WASHINGTON’S CROSSING

by David Hackett Fischer

Pub Date: Feb. 1st, 2004
ISBN: 0-19-517034-2
Publisher: Oxford Univ.

A lively reconstruction of the Continental Army’s finest strategic hour.

Textbook accounts of Washington’s Christmas crossing of the Delaware River are fine as they go. But why did Washington brave the ice-clogged tide in the first place, especially when he would face a supposedly much superior force of British and Hessian troops on the other side?

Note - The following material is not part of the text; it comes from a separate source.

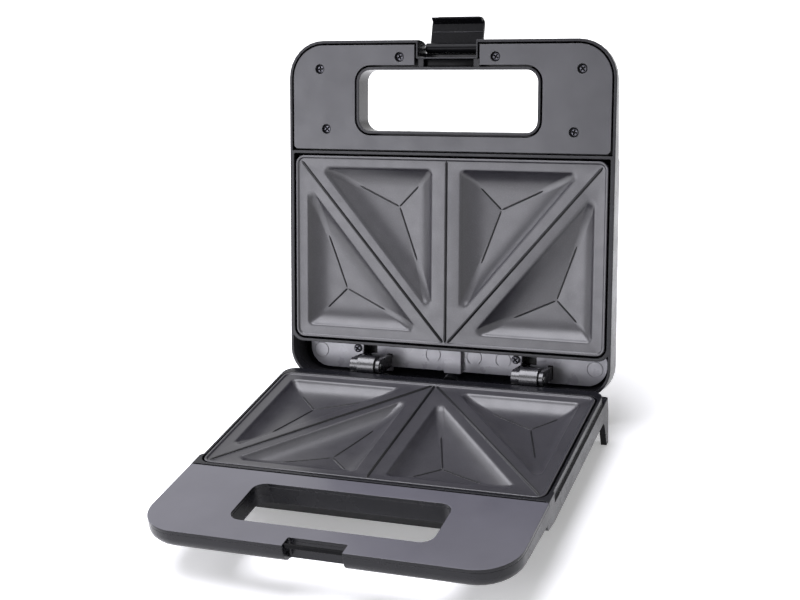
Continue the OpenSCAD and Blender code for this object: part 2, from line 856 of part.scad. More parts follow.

Well, historian Fischer (Paul Revere’s Ride, 1994, etc.) answers, the British and Hessians had been beaten up pretty badly in New Jersey throughout the fall of 1776 by American guerrillas, who defied military convention and fought in plain clothes, believing “that they had a natural right to take up arms in defense of their laws and liberties.” This uprising, Fischer continues, “created an opportunity for George Washington,” who “made the most of it, in a battle that was itself a war of contingencies.” The Hessians weren’t drunk on Christmas cheer, as the legend has it, when Washington surprised them at dawn (in truth, well past dawn); they were exhausted, having been dogged into near-submission by those guerrillas—women and men—and virtually imprisoned behind the fences and stone walls of Trenton. Washington receives due credit in Fischer’s account for seizing the initiative in the face of near-rebellion on the part of supposed comrades such as General Horatio Gates, who declined to take part in operations; his soldiers receive credit too, and so do the British, and so even do the Hessians, each in their turn. Fischer’s rendering of the battle and the events leading up to and following it is richly detailed and full of surprises. Who knew that the roads to Trenton were full on that sleety, pitch-black night with farmers and woodcutters, with young men out courting, with ministers tending to their flocks? Who knew, against the legend, that the “American attackers had twice as many guns in proportion to infantry than did the Hessian garrison”?

A superb addition to the literature of the Revolution, by one of the best chroniclers in the business.